Rembrandt was also profoundly relevant for the artists of the ‘School of London’ group, which emerged in the 1950s. Among them Leon Kossoff and Frank Auerbach, who have been close friends for more than 60 years, have copied Rembrandt voraciously. Works by both artists based on Rembrandt’s celebrated A Woman Bathing in a Stream (1654) in the National Gallery collections, are being featured here, as will Rembrandt’s painting itself.

Many others have borrowed from Rembrandt in recent years. John Bellany, for example, did so in direct homages such as Danae: Homage to Rembrandt II (1991). Other, younger artists have viewed Rembrandt in a way that may seem cynical or disrespectful but which turns out to be the opposite. Glenn Brown has made painted, drawn and etched variants after Rembrandt since 1996, in works such as Unknown Pleasures (2016) and Half-Life (after Rembrandt) (2017), which offer a vibrant but deeply felt homage.

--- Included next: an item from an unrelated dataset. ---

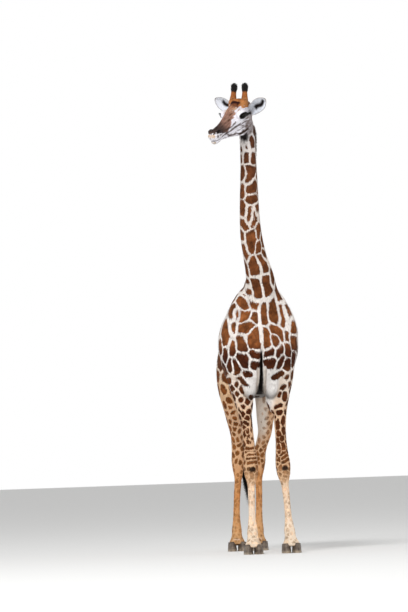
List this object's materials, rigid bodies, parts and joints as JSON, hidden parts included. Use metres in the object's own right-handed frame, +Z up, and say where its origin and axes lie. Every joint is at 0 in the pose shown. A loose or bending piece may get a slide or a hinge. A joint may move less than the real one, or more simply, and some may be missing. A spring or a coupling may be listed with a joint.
{
  "type": "giraffe",
  "caption": "Life-size standing female southern giraffe, head turned to its right, tail hanging behind.",
  "frame": {"origin": "on the floor under the middle of the bounding box", "axes": "+Z up, the animal faces -Y and its left side is +X"},
  "size_m": [0.8244, 2.367, 4.3225],
  "materials": {
    "coat": "short glossy hair, brown patches on a cream ground",
    "horn": "skin-covered horn, short brown hair with a black tuft",
    "hair": "long coarse black tail hair",
    "hoof": "dusty grey-brown horn",
    "eye": "wet, nearly black"
  },
  "bodies": {
    "root": {"torso": "coat", "neck": "coat", "head": "coat", "ear_left": "coat", "ear_right": "coat", "ossicone_left": "horn", "ossicone_right": "horn", "eye_left": "eye", "eye_right": "eye", "foreleg_left": "coat", "foreleg_right": "coat", "hindleg_left": "coat", "hindleg_right": "coat", "hoof_foreleg_left_inner": "hoof", "hoof_foreleg_left_outer": "hoof", "hoof_foreleg_right_inner": "hoof", "hoof_foreleg_right_outer": "hoof", "hoof_hindleg_left_inner": "hoof", "hoof_hindleg_left_outer": "hoof", "hoof_hindleg_right_inner": "hoof", "hoof_hindleg_right_outer": "hoof", "tail": "hair"}
  },
  "joints": []
}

Clara Govier, Managing Director of People’s Postcode Lottery, said: “We are thrilled that, together with the Friends of the National Galleries of Scotland, players of People’s Postcode Lottery are supporting this beautiful exhibition. Like Rembrandt, PPL is a popular export from the Netherlands; our British players have now helped us to raise £310m for charities across the UK. We hope this once-in-a-lifetime show will be enjoyed by visitors from across the world, and we’re proud that the support of our Players has helped the National Galleries of Scotland to bring this ambitious project together.”